━━━━━ DATA LISTING ━━━━━

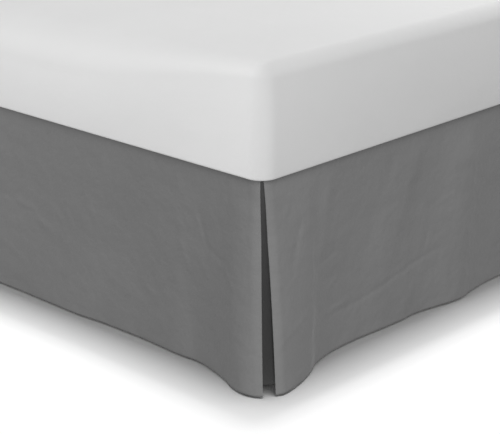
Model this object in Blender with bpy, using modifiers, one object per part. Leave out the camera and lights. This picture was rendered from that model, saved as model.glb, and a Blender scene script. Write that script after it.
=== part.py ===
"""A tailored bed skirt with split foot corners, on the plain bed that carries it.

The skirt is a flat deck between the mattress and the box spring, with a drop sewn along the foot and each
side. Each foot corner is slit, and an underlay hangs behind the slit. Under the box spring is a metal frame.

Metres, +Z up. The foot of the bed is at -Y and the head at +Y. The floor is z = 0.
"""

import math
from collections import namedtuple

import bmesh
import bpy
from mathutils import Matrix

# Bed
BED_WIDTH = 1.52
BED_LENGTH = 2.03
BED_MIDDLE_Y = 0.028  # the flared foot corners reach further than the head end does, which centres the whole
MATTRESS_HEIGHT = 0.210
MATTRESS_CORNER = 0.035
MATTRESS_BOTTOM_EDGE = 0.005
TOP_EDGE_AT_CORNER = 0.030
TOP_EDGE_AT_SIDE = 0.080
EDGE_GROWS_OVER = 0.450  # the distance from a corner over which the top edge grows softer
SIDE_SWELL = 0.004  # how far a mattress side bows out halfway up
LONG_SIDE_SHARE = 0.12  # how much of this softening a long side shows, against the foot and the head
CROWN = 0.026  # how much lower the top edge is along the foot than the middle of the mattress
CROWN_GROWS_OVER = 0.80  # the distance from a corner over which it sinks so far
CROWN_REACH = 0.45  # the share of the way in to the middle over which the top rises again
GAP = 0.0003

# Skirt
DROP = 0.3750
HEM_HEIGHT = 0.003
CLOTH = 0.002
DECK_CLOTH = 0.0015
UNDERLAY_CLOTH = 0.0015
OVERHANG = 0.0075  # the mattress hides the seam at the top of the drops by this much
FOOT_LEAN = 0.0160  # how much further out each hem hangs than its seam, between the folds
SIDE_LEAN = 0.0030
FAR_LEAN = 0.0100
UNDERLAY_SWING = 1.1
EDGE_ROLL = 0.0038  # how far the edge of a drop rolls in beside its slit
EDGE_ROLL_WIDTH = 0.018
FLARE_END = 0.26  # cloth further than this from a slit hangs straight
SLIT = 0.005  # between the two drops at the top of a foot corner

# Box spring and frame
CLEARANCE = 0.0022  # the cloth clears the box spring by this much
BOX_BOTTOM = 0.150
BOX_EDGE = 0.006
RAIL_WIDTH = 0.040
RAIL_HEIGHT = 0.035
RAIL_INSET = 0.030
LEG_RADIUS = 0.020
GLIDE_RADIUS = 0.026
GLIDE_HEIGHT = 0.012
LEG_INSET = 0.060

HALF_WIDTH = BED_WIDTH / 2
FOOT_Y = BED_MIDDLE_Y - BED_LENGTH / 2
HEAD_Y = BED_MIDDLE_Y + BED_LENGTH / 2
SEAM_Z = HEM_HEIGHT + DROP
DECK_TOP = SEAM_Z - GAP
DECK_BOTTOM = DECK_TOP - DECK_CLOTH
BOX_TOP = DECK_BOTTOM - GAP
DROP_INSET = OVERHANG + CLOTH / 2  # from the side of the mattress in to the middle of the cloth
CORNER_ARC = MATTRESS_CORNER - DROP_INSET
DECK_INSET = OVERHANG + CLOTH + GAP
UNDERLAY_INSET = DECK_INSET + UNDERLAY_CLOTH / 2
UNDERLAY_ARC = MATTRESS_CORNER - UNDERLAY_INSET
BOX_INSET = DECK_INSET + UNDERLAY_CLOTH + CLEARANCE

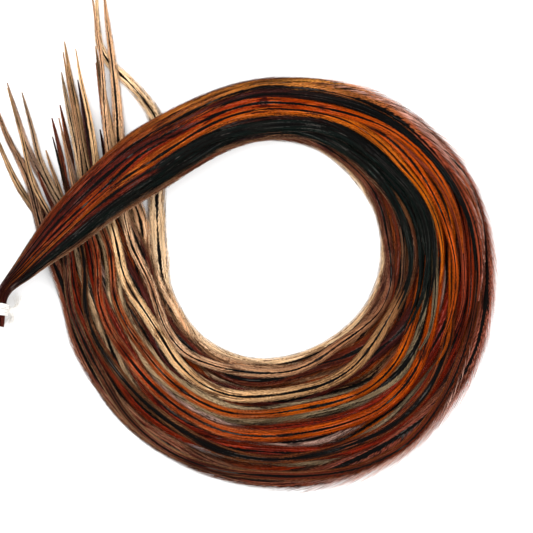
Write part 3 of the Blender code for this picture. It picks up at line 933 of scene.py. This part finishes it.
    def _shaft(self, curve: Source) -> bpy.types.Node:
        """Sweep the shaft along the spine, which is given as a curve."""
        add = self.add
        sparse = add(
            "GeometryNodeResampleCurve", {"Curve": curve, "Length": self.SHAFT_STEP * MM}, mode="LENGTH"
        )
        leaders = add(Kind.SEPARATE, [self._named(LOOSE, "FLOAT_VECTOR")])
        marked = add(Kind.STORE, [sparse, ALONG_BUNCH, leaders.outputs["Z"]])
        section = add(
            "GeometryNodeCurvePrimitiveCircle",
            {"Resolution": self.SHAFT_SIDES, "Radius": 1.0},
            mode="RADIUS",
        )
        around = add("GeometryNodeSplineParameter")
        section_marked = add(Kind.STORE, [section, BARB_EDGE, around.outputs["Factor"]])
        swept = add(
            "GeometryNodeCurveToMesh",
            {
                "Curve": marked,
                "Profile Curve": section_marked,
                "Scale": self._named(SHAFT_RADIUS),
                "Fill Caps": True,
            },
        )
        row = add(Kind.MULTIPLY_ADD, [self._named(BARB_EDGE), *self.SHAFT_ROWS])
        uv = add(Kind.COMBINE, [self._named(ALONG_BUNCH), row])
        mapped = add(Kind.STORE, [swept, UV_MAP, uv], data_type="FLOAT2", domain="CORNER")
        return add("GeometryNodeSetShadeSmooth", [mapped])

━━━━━

WHAT YOU ARE ASKED TO DO: Every line above should be written out again exactly as it stands.

OUTPUT BELOW:
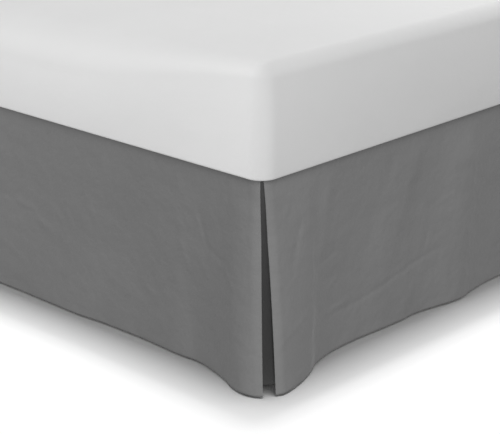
Model this object in Blender with bpy, using modifiers, one object per part. Leave out the camera and lights. This picture was rendered from that model, saved as model.glb, and a Blender scene script. Write that script after it.
=== part.py ===
"""A tailored bed skirt with split foot corners, on the plain bed that carries it.

The skirt is a flat deck between the mattress and the box spring, with a drop sewn along the foot and each
side. Each foot corner is slit, and an underlay hangs behind the slit. Under the box spring is a metal frame.

Metres, +Z up. The foot of the bed is at -Y and the head at +Y. The floor is z = 0.
"""

import math
from collections import namedtuple

import bmesh
import bpy
from mathutils import Matrix

# Bed
BED_WIDTH = 1.52
BED_LENGTH = 2.03
BED_MIDDLE_Y = 0.028  # the flared foot corners reach further than the head end does, which centres the whole
MATTRESS_HEIGHT = 0.210
MATTRESS_CORNER = 0.035
MATTRESS_BOTTOM_EDGE = 0.005
TOP_EDGE_AT_CORNER = 0.030
TOP_EDGE_AT_SIDE = 0.080
EDGE_GROWS_OVER = 0.450  # the distance from a corner over which the top edge grows softer
SIDE_SWELL = 0.004  # how far a mattress side bows out halfway up
LONG_SIDE_SHARE = 0.12  # how much of this softening a long side shows, against the foot and the head
CROWN = 0.026  # how much lower the top edge is along the foot than the middle of the mattress
CROWN_GROWS_OVER = 0.80  # the distance from a corner over which it sinks so far
CROWN_REACH = 0.45  # the share of the way in to the middle over which the top rises again
GAP = 0.0003

# Skirt
DROP = 0.3750
HEM_HEIGHT = 0.003
CLOTH = 0.002
DECK_CLOTH = 0.0015
UNDERLAY_CLOTH = 0.0015
OVERHANG = 0.0075  # the mattress hides the seam at the top of the drops by this much
FOOT_LEAN = 0.0160  # how much further out each hem hangs than its seam, between the folds
SIDE_LEAN = 0.0030
FAR_LEAN = 0.0100
UNDERLAY_SWING = 1.1
EDGE_ROLL = 0.0038  # how far the edge of a drop rolls in beside its slit
EDGE_ROLL_WIDTH = 0.018
FLARE_END = 0.26  # cloth further than this from a slit hangs straight
SLIT = 0.005  # between the two drops at the top of a foot corner

# Box spring and frame
CLEARANCE = 0.0022  # the cloth clears the box spring by this much
BOX_BOTTOM = 0.150
BOX_EDGE = 0.006
RAIL_WIDTH = 0.040
RAIL_HEIGHT = 0.035
RAIL_INSET = 0.030
LEG_RADIUS = 0.020
GLIDE_RADIUS = 0.026
GLIDE_HEIGHT = 0.012
LEG_INSET = 0.060

HALF_WIDTH = BED_WIDTH / 2
FOOT_Y = BED_MIDDLE_Y - BED_LENGTH / 2
HEAD_Y = BED_MIDDLE_Y + BED_LENGTH / 2
SEAM_Z = HEM_HEIGHT + DROP
DECK_TOP = SEAM_Z - GAP
DECK_BOTTOM = DECK_TOP - DECK_CLOTH
BOX_TOP = DECK_BOTTOM - GAP
DROP_INSET = OVERHANG + CLOTH / 2  # from the side of the mattress in to the middle of the cloth
CORNER_ARC = MATTRESS_CORNER - DROP_INSET
DECK_INSET = OVERHANG + CLOTH + GAP
UNDERLAY_INSET = DECK_INSET + UNDERLAY_CLOTH / 2
UNDERLAY_ARC = MATTRESS_CORNER - UNDERLAY_INSET
BOX_INSET = DECK_INSET + UNDERLAY_CLOTH + CLEARANCE

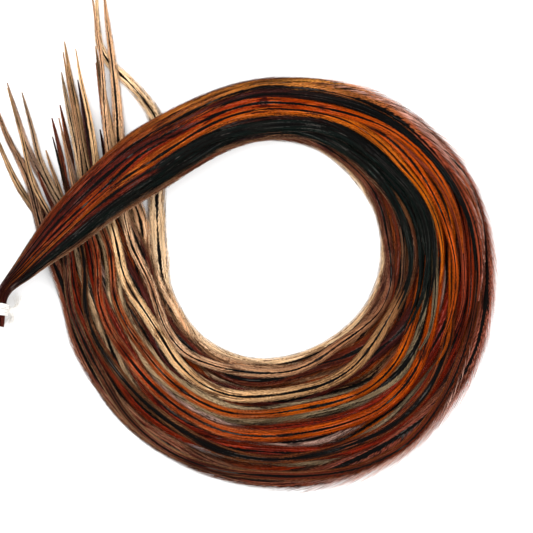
Write part 3 of the Blender code for this picture. It picks up at line 933 of scene.py. This part finishes it.
    def _shaft(self, curve: Source) -> bpy.types.Node:
        """Sweep the shaft along the spine, which is given as a curve."""
        add = self.add
        sparse = add(
            "GeometryNodeResampleCurve", {"Curve": curve, "Length": self.SHAFT_STEP * MM}, mode="LENGTH"
        )
        leaders = add(Kind.SEPARATE, [self._named(LOOSE, "FLOAT_VECTOR")])
        marked = add(Kind.STORE, [sparse, ALONG_BUNCH, leaders.outputs["Z"]])
        section = add(
            "GeometryNodeCurvePrimitiveCircle",
            {"Resolution": self.SHAFT_SIDES, "Radius": 1.0},
            mode="RADIUS",
        )
        around = add("GeometryNodeSplineParameter")
        section_marked = add(Kind.STORE, [section, BARB_EDGE, around.outputs["Factor"]])
        swept = add(
            "GeometryNodeCurveToMesh",
            {
                "Curve": marked,
                "Profile Curve": section_marked,
                "Scale": self._named(SHAFT_RADIUS),
                "Fill Caps": True,
            },
        )
        row = add(Kind.MULTIPLY_ADD, [self._named(BARB_EDGE), *self.SHAFT_ROWS])
        uv = add(Kind.COMBINE, [self._named(ALONG_BUNCH), row])
        mapped = add(Kind.STORE, [swept, UV_MAP, uv], data_type="FLOAT2", domain="CORNER")
        return add("GeometryNodeSetShadeSmooth", [mapped])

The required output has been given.